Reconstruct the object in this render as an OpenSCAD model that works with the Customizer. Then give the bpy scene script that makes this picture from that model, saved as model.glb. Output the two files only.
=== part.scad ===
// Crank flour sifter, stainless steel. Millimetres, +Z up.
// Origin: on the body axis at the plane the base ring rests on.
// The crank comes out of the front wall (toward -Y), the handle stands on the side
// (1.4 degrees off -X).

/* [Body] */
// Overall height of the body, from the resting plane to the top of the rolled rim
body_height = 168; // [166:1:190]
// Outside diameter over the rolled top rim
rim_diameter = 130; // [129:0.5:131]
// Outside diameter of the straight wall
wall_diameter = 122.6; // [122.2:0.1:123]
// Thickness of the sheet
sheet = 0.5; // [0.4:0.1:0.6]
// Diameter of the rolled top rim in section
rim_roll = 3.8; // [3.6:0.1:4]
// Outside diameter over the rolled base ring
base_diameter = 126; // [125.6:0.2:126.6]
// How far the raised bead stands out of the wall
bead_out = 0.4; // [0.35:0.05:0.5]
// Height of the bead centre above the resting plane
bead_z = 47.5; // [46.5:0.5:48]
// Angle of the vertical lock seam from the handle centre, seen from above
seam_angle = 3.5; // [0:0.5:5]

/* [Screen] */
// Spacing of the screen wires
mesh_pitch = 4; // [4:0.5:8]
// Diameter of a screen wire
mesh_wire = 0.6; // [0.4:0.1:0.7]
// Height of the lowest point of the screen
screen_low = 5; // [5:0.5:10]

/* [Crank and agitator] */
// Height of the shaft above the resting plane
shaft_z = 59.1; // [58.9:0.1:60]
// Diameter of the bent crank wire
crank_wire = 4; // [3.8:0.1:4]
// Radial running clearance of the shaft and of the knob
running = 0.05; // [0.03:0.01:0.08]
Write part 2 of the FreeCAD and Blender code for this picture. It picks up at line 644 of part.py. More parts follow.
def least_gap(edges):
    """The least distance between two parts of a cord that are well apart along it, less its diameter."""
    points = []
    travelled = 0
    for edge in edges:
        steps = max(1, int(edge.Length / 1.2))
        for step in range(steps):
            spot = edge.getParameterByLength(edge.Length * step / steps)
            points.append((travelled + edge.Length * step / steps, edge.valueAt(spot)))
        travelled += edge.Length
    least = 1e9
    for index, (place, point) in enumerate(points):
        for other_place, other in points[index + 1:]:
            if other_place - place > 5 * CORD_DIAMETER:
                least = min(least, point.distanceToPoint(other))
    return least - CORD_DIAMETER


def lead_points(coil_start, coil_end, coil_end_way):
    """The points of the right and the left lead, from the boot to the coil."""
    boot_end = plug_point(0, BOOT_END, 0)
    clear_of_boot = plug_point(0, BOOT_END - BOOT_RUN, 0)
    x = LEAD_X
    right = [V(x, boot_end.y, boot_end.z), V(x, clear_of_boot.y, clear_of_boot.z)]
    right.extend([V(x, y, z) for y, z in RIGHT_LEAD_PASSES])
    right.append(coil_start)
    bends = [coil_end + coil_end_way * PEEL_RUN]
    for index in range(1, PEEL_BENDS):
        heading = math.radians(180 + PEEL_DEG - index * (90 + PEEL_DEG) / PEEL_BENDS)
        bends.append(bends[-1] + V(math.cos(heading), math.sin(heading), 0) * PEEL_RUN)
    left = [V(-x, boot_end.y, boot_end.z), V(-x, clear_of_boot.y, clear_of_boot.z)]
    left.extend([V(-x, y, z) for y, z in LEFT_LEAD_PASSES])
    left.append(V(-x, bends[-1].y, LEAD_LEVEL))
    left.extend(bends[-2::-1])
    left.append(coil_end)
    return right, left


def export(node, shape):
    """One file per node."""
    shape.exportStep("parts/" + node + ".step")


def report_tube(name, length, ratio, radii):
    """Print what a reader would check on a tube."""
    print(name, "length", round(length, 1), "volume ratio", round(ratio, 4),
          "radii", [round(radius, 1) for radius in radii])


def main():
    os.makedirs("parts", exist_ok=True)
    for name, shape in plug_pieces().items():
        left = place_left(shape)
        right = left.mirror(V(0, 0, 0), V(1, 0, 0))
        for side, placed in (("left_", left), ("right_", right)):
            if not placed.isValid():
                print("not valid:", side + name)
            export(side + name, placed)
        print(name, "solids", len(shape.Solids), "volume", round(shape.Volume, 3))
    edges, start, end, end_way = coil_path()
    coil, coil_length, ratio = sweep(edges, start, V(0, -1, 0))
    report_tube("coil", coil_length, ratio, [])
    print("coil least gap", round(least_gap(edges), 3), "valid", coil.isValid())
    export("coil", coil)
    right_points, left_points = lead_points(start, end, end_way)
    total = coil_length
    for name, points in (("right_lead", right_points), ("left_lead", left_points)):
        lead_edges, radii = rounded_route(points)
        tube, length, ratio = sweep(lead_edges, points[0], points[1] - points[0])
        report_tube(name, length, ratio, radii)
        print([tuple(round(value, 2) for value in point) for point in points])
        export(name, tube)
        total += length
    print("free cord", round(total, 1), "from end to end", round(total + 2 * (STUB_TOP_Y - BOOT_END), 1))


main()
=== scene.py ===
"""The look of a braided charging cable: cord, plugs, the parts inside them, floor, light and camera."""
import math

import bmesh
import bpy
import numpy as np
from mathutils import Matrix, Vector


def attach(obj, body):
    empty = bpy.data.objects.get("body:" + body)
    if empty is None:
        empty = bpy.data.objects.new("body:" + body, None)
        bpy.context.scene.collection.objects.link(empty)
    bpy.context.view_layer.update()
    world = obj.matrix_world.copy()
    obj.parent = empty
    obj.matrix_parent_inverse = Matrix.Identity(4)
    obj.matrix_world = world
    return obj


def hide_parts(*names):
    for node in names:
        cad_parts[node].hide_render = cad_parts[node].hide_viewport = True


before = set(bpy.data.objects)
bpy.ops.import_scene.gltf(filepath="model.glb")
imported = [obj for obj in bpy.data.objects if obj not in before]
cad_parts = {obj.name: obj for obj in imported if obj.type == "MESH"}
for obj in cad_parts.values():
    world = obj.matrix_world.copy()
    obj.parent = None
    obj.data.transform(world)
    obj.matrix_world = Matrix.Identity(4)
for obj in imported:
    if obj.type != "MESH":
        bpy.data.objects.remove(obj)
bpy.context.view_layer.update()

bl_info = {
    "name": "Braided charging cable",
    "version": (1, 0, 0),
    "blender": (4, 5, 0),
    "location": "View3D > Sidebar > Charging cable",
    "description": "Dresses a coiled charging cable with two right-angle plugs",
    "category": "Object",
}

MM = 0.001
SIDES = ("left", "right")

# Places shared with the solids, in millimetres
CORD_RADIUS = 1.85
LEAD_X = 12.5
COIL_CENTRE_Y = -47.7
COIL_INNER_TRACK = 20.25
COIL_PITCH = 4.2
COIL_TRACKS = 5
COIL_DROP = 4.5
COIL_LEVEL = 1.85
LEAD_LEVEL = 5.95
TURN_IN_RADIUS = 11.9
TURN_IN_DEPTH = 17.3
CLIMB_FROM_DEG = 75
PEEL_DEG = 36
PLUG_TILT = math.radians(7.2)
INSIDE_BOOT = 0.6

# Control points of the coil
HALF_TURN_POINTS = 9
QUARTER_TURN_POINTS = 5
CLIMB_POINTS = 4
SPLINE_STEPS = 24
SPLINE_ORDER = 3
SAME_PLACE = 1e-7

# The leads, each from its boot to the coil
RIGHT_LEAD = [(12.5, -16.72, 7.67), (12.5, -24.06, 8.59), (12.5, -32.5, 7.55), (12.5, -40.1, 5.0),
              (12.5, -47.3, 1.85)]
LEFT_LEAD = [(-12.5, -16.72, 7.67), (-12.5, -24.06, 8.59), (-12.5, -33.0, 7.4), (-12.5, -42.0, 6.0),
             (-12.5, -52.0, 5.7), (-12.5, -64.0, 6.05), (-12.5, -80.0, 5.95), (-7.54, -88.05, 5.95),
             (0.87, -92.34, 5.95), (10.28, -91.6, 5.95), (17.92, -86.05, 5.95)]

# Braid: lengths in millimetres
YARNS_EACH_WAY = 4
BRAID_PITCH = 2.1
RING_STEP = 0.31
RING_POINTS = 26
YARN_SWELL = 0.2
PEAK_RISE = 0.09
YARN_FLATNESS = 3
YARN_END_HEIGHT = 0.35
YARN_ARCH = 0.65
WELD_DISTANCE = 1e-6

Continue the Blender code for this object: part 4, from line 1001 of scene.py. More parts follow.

===============

_Problem_.
Transcribe the lines beginning at the one that contains "- BOOT_END), 1))" and ending at the one that contains "before = set(bpy.data.objects)", with nothing added or left out.

_Response_.
    print("free cord", round(total, 1), "from end to end", round(total + 2 * (STUB_TOP_Y - BOOT_END), 1))


main()
=== scene.py ===
"""The look of a braided charging cable: cord, plugs, the parts inside them, floor, light and camera."""
import math

import bmesh
import bpy
import numpy as np
from mathutils import Matrix, Vector


def attach(obj, body):
    empty = bpy.data.objects.get("body:" + body)
    if empty is None:
        empty = bpy.data.objects.new("body:" + body, None)
        bpy.context.scene.collection.objects.link(empty)
    bpy.context.view_layer.update()
    world = obj.matrix_world.copy()
    obj.parent = empty
    obj.matrix_parent_inverse = Matrix.Identity(4)
    obj.matrix_world = world
    return obj


def hide_parts(*names):
    for node in names:
        cad_parts[node].hide_render = cad_parts[node].hide_viewport = True


before = set(bpy.data.objects)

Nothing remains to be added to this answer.